The reason is this: if you run out of RAM on *nix, your programs just quit without warning, losing any unsaved data.
I used to run Linux on a 386 with 80MB HDD and 4MB of RAM so it can definitely be done with older distributions - or newer ones if you care to prune the installation down manually. For a window manager you may want to go with the original, undressed FVWM or possibly even twm. This won't limit your application in any way; it would only limit window management, but in a dedicated environment where only embedded apps are allowed to run in a specific way, window decorates can be eliminated, further reducing RAM consumption.
Of course if your embedded device will not allow the user to open additional apps or multiple instances of apps, AND your programs have been fully profiled and reviewed for memory leaks, the above points are moot.
I'd check out Slackware for prototyping, and prune down everything you don't need once you've established all of your dependencies. Once the dependencies are established, there is nothing barring you from building your own distribution completely from scratch, compiling only exactly what your appliance needs into the kernel, placing only exactly your minimum requirements into the filesystem, and so forth.
Also, make sure you define cron jobs to maintain /tmp in a sane way so any temp files the OS or your applications create don't end up filling the storage chip/card completely.
The board is in PC104 format and the CF slot is viewed as an APATI HDD so I can use any value of CF card, but as I have absolutely no idea of what minimum size Linux I could install I put my finger in the air and guessed 256Mb would suffice, but I could increase that to around a Gb, Again with memory, the board will take 512Mb so 256Mb is easily achievable, I'm just trying to watch the costs, the rest of the hardware I'm using is pushing the cost up pretty high already.
The removable CF cards will indeed allow the firmware to be upgraded easily, and also allow any of the storage of our system data (very small sizes)
On another note, what is Linux like for USB plug and play device recognition?

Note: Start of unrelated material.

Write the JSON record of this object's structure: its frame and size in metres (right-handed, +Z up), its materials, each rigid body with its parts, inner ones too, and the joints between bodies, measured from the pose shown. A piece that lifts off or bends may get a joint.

We're looking at allowing data to be downloaded from the CF (which will be internal to the system casing a so not easily accessible to standard user) onto a USB memory stick so that the data can e-mailed back to us for fault finding and future updates, Do you need to keep installing drivers for every type of USB memory stick (as in windows 98) **sorry for the MS reference, or is there a generic driver for them (as in windows XP) **again, sorry...

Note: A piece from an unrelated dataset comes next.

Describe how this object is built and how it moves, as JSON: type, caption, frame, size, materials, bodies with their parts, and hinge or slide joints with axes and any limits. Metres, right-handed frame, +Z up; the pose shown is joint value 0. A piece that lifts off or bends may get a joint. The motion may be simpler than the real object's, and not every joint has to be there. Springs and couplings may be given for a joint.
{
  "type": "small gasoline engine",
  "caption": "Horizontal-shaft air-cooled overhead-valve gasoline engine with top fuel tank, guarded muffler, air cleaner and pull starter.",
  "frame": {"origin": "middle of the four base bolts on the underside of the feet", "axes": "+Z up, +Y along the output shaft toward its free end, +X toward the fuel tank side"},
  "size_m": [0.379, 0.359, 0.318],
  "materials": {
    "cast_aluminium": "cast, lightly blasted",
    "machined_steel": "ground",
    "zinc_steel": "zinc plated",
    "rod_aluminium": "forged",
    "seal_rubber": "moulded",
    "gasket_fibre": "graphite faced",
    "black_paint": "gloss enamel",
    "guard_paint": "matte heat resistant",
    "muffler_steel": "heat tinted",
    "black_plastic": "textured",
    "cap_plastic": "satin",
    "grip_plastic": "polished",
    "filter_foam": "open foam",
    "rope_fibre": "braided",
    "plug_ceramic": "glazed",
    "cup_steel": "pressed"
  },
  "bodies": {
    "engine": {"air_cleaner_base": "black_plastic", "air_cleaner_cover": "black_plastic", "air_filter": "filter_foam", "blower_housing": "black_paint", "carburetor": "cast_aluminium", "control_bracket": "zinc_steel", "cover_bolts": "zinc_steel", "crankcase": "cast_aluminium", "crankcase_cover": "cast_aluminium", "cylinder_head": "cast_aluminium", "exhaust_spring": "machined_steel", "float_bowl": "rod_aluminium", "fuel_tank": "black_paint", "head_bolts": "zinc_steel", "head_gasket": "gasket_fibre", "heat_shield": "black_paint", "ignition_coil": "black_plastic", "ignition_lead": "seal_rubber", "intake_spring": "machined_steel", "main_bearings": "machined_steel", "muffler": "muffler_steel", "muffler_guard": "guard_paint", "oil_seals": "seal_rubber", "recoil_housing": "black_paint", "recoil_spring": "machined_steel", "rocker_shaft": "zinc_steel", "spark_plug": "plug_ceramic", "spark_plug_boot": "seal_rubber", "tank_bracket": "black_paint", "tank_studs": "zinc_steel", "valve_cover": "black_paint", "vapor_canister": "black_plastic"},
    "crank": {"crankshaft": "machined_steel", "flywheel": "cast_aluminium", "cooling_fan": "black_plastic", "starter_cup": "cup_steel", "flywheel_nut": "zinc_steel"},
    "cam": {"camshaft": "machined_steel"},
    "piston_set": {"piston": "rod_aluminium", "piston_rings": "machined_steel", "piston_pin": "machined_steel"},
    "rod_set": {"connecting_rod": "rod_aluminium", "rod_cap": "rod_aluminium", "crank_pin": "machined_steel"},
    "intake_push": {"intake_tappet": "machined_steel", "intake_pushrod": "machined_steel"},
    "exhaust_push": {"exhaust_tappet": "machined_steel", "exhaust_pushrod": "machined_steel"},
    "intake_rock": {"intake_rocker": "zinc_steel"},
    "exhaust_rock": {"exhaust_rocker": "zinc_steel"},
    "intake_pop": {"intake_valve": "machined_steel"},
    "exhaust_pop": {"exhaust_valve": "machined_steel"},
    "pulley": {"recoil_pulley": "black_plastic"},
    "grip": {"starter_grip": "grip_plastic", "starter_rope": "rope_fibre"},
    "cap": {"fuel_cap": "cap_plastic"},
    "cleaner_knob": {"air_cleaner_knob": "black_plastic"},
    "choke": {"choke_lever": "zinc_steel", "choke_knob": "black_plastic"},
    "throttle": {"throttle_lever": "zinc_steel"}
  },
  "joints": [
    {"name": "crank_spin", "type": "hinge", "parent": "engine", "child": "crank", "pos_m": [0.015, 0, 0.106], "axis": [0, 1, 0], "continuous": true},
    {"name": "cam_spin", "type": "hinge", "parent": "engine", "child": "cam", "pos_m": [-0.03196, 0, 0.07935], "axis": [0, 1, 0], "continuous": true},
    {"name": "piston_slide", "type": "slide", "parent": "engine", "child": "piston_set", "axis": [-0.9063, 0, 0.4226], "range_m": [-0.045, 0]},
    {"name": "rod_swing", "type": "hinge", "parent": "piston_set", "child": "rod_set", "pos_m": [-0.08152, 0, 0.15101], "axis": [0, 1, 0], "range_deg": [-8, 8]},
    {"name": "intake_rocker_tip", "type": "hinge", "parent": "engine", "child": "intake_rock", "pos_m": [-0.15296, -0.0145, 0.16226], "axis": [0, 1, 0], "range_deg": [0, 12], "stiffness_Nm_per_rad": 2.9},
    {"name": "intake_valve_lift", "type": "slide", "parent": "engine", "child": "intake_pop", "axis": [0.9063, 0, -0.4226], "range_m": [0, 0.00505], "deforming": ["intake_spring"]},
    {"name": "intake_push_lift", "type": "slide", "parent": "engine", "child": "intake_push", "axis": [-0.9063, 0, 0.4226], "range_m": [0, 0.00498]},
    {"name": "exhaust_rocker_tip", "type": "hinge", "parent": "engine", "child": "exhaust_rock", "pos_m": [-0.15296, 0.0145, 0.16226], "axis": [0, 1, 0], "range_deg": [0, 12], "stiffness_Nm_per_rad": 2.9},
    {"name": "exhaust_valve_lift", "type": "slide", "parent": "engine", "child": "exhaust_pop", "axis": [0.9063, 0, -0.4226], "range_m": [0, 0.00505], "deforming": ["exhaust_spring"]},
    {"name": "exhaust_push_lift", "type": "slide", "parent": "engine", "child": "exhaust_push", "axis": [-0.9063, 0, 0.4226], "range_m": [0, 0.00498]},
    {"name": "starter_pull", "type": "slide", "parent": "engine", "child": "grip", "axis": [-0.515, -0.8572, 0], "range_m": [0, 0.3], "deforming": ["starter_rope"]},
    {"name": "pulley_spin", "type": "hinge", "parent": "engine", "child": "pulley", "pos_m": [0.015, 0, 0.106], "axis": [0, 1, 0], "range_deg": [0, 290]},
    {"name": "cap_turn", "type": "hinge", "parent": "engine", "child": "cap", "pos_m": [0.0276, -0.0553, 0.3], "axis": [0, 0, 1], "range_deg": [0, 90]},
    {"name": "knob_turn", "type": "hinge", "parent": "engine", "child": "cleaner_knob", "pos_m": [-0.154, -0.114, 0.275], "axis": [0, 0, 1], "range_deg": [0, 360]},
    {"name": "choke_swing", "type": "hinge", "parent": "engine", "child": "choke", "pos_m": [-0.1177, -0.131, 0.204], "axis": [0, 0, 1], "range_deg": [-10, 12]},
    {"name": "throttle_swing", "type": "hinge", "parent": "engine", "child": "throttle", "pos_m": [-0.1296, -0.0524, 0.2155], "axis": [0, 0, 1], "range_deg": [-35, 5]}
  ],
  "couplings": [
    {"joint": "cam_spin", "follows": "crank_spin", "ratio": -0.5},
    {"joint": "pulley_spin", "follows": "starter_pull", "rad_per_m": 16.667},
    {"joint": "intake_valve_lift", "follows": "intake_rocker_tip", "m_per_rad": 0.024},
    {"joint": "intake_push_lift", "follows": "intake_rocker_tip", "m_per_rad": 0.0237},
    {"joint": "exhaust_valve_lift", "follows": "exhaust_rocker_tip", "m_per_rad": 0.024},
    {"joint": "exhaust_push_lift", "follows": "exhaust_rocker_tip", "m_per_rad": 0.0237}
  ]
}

With USB memory sticks, "YMMV" - I'd recommend testing the hotplug driver on a normal desktop with various sticks - some work, some don't, note which driver loads, then include the specific modules in your embedded solution along with an HCL in the release notes to "CYA"
Originally posted by KimVette The reason is this: if you run out of RAM on *nix, your programs just quit without warning, losing any unsaved data.
If your apps use up all your RAM but still need more, then the system will write out memory pages to the swap space. That's what it's there for, but your system shouldn't crash. If it does, then I'd suspect some other issue. Granted, things may have been different on a 386 with 4Mg RAM, but on any relatively modern PC (Pentium or better, 64Mg of RAM or more) if you put a very high system load on your machine, the worst case scenario will just be reduced performance. -- J.W.
That's true JW but the apps still crash when they run out of swap - and on a 256MB CF device with 128MB of RAM, it's easy to run out of resources be it RAM or swap or /tmp space.
Agreed, but just to clarify, my point is just that if RAM is entirely used up, the system will start using swap; it won't automatically crash which is what the original comment seemed to imply. In other words, running out of RAM and swap (or any other resources) is a very different thing than just running out of RAM.